Apple designs its products in California but outsources manufacturing to companies like Foxconn, which operates massive factories in China.

Positive impacts:

  • Created over 1 million jobs in China's manufacturing sector
  • Developed advanced manufacturing skills in the Chinese workforce
  • Contributed to China's export economy
  • Helped build world-class manufacturing infrastructure

Negative impacts:

  • Reports of poor working conditions and long hours
  • Environmental issues from manufacturing
  • Most profits return to Apple in the USA
  • Workers earn a tiny fraction of the final product value

This case study shows how TNCs can bring jobs and development but also raise concerns about exploitation and unequal distribution of benefits.

The Future of TNCs

Transnational Corporations continue to evolve in response to global changes. Several trends are shaping their future:

💻 Technology

Automation and AI are changing how TNCs operate. Manufacturing may return to HICs as robots replace human workers.
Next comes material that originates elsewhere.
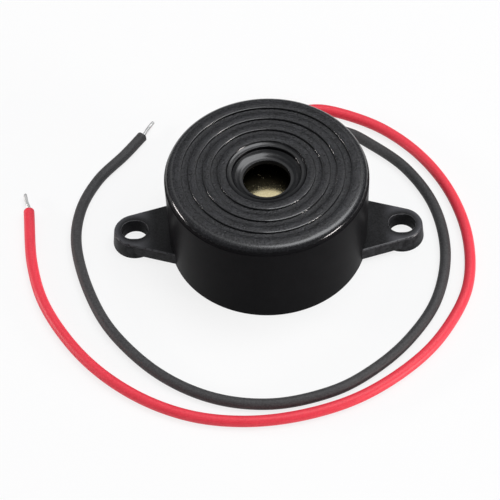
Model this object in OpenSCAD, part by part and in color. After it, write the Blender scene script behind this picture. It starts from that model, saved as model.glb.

Digital TNCs like Google and Facebook operate differently from traditional manufacturing TNCs.

🌱 Sustainability

Growing pressure for environmental responsibility is forcing TNCs to adopt greener practices. Consumer demand for ethical products is changing business models. Climate change regulations affect where and how TNCs operate.

🛡 Politics

Rising nationalism and protectionism in some countries challenge the global business model. Trade tensions between major economies like the US and China create uncertainty. TNCs increasingly need to navigate complex geopolitical landscapes.

Conclusion

Transnational Corporations are powerful players in the global economy. They bring both opportunities and challenges to the countries where they operate. Understanding TNCs is essential for making sense of our interconnected world economy and the products we use every day.

As consumers, citizens and future workers, your generation will shape how TNCs operate in the future. Will they become more responsible? Will new types of TNCs emerge? Will the balance of power shift between TNCs and governments? These are important questions to consider as you learn about our changing global economy.